# Need Help With ID!



## Croz (Jan 29, 2003)

ok my lfs said this guy was a fire mouth convict i am a little sceptical about it. he was only $15 bucks he is about 6"-8" long he is a little beat up but i put him in my community tank. anyway let me know what you think he is. just like to know what i got in my tank.

Croz


----------



## Hannibal (Dec 2, 2002)

Well convicts and firemouths are both SA cichlids, so it is possible. Im not sure I have seen that type of cichlid before.


----------



## bobme (Feb 17, 2003)

I am very unsure my self, however it apears to be a chiclid of some short i think in my mind. However i am still dumbfounded by it. Im sorry.
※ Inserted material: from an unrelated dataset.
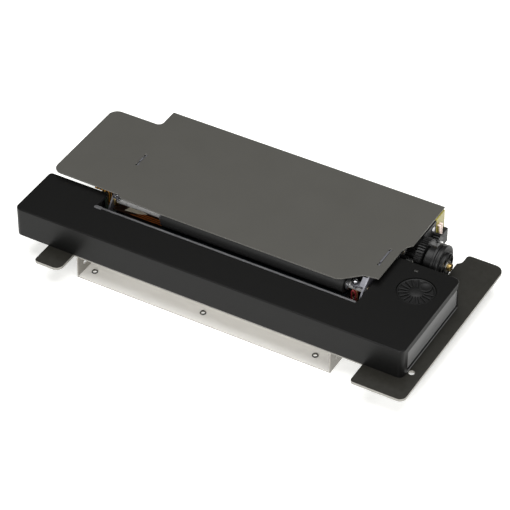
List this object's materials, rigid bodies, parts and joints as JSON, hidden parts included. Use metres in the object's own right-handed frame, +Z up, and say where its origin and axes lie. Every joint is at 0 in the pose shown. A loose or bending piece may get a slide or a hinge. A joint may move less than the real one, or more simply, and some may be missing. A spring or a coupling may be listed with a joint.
{
  "type": "bill validator",
  "caption": "Wide open-frame bill validator: black bezel with top note slot, finger dial, grey top plate, geared note rollers, bright lower channel and flange.",
  "frame": {"origin": "middle of the base, on the surface the tray and channel stand on", "axes": "+X along the bezel towards the finger dial, +Y to the rear where notes leave, +Z up"},
  "size_m": [0.3114, 0.1604, 0.0468],
  "materials": {
    "black_powder_coat": "gloss",
    "black_abs": "satin",
    "grey_panel": "satin",
    "smoked_lens": "gloss",
    "circuit_board": "satin",
    "warm_grey_paint": "satin",
    "zinc_plated_steel": "satin",
    "grey_steel": "satin",
    "tinplate": "satin",
    "black_moulding": "satin",
    "chip_black": "matt",
    "connector_ivory": "gloss",
    "brass": "satin",
    "zinc_screws": "satin",
    "yellow_tape": "gloss",
    "amber_polyimide": "gloss",
    "lead_insulation": "gloss",
    "wire_insulation": "gloss",
    "roller_rubber": "matt",
    "ground_steel": "bright",
    "black_acetal": "satin",
    "sensor_housing": "matt",
    "sensor_glass": "gloss",
    "motor_black": "satin",
    "ivory_acetal": "satin",
    "dial_black": "satin"
  },
  "bodies": {
    "root": {"mounting_flange": "black_powder_coat", "bezel": "black_abs", "bezel_end_panel": "grey_panel", "indicator_lens": "smoked_lens", "indicator_board": "circuit_board", "top_plate": "warm_grey_paint", "left_side_frame": "zinc_plated_steel", "right_side_frame": "zinc_plated_steel", "guide_strip": "grey_steel", "lower_channel": "tinplate", "base_tray": "tinplate", "floor_guide": "black_moulding", "exit_guide": "black_moulding", "upper_guide": "black_moulding", "main_board": "circuit_board", "board_chips": "chip_black", "board_connectors": "connector_ivory", "board_standoffs": "brass", "tray_screws": "zinc_screws", "cover_screws": "zinc_screws", "shaft_bushes": "brass", "gear_posts": "ground_steel", "post_clips": "zinc_screws", "motor_bracket": "motor_black", "motor_body": "motor_black", "motor_tape": "yellow_tape", "motor_connector": "black_moulding", "motor_leads": "lead_insulation", "motor_screws": "zinc_screws", "sensor_springs": "zinc_plated_steel", "flex_ribbon": "amber_polyimide", "control_board": "circuit_board", "control_connector": "connector_ivory", "control_spacers": "zinc_screws", "sensor_wires": "wire_insulation", "dial_post": "ground_steel", "pinch_pivots": "zinc_plated_steel"},
    "front_roller_unit": {"front_roller": "roller_rubber", "front_shaft": "ground_steel", "front_collars": "grey_steel", "front_clips": "zinc_screws", "front_gear": "black_acetal"},
    "dial_idler": {"dial_idler_gear": "black_acetal"},
    "front_idler": {"front_idler_gear": "black_acetal"},
    "rear_idler": {"rear_idler_gear": "black_acetal"},
    "rear_roller_unit": {"rear_rollers": "roller_rubber", "rear_shaft": "ground_steel", "reduction_gear": "black_acetal", "clutch_drum": "black_acetal", "shaft_washer": "zinc_screws", "shaft_screw": "brass", "rear_clip": "zinc_screws"},
    "motor_rotor": {"motor_pinion": "black_acetal", "motor_shaft": "ground_steel"},
    "finger_dial": {"feed_dial": "dial_black"},
    "image_sensor": {"sensor_bar": "sensor_housing", "sensor_glass": "sensor_glass"},
    "pinch_lever": {"pinch_arm": "sensor_housing", "pinch_shaft": "ground_steel"},
    "pinch_roller_pair": {"pinch_rollers": "ivory_acetal"}
  },
  "joints": [
    {"name": "front_roller_spin", "type": "hinge", "parent": "root", "child": "front_roller_unit", "pos_m": [-0.0057, -0.0114, 0.0346], "axis": [1, 0, 0], "continuous": true},
    {"name": "dial_idler_spin", "type": "hinge", "parent": "root", "child": "dial_idler", "pos_m": [-0.0057, -0.00301, 0.02828], "axis": [1, 0, 0], "continuous": true},
    {"name": "front_idler_spin", "type": "hinge", "parent": "root", "child": "front_idler", "pos_m": [-0.0057, 0.01128, 0.02953], "axis": [1, 0, 0], "continuous": true},
    {"name": "rear_idler_spin", "type": "hinge", "parent": "root", "child": "rear_idler", "pos_m": [-0.0057, 0.02861, 0.0271], "axis": [1, 0, 0], "continuous": true},
    {"name": "rear_roller_spin", "type": "hinge", "parent": "root", "child": "rear_roller_unit", "pos_m": [-0.0057, 0.04189, 0.03026], "axis": [1, 0, 0], "continuous": true},
    {"name": "motor_spin", "type": "hinge", "parent": "root", "child": "motor_rotor", "pos_m": [-0.0057, 0.06069, 0.03223], "axis": [1, 0, 0], "continuous": true},
    {"name": "dial_spin", "type": "hinge", "parent": "root", "child": "finger_dial", "pos_m": [0.1248, -0.00301, 0.0368], "axis": [0, 0, 1], "continuous": true},
    {"name": "sensor_press", "type": "slide", "parent": "root", "child": "image_sensor", "axis": [0, 0, 1], "range_m": [-0.0012, 0], "stiffness_N_per_m": 500, "springref_m": 0.004},
    {"name": "pinch_lift", "type": "hinge", "parent": "root", "child": "pinch_lever", "pos_m": [-0.0057, 0.05489, 0.01556], "axis": [1, 0, 0], "range_deg": [0, 5], "stiffness_Nm_per_rad": 0.03, "springref_deg": -14.32},
    {"name": "pinch_roller_spin", "type": "hinge", "parent": "pinch_lever", "child": "pinch_roller_pair", "pos_m": [-0.0057, 0.04189, 0.01806], "axis": [1, 0, 0], "continuous": true}
  ],
  "couplings": [
    {"joint": "dial_idler_spin", "follows": "front_roller_spin", "ratio": -0.875},
    {"joint": "front_idler_spin", "follows": "front_roller_spin", "ratio": 0.56},
    {"joint": "rear_idler_spin", "follows": "front_roller_spin", "ratio": -0.56},
    {"joint": "rear_roller_spin", "follows": "front_roller_spin", "ratio": 1},
    {"joint": "motor_spin", "follows": "front_roller_spin", "ratio": -2.8571},
    {"joint": "dial_spin", "follows": "front_roller_spin", "ratio": -0.41176},
    {"joint": "pinch_roller_spin", "follows": "front_roller_spin", "ratio": -1.38}
  ]
}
But if the LPS said it was, it might be!
Hope i helped.


----------



## Wolfman (Mar 5, 2003)

IMHO...I would have to say a C. festae.


----------



## RedDragonFish (Mar 19, 2003)

It is a hybrid of some fish i forget and green terror it is classified as a red terror i think hybrid of fire mouth and green terror i forget tho


----------



## Xenon (Nov 15, 2002)

Moved to _Non-Piranha Discussion_


----------



## thePACK (Jan 3, 2003)

wolfman said:


> IMHO...I would have to say a C. festae.


----------



## hastatus (Jan 16, 2003)

Good call on ID. These are usually mistaken for the firemouth.

Cichlasoma festae


----------



## thePACK (Jan 3, 2003)




----------



## SnowCichlid. (Jan 10, 2003)

wolfman said:


> IMHO...I would have to say a C. festae.










... its an aggresive fish


----------



## unxchange (Mar 4, 2003)

It is either a Festae Cichlid or a Uro (Mayan) Cichlid.. both are commonly mistaken for the Red Terrors... if you can get me a picture of it's whole body we can see for sure.


----------



## Innes (Jan 13, 2003)

wolfman said:


> IMHO...I would have to say a C. festae.


 Is their any fish you can't ID?


----------



## unxchange (Mar 4, 2003)

That's doubtful.. :biggrin:


----------



## wallago2111 (Mar 15, 2003)

Looks like urothalmus , also called the poor mans red terror.


----------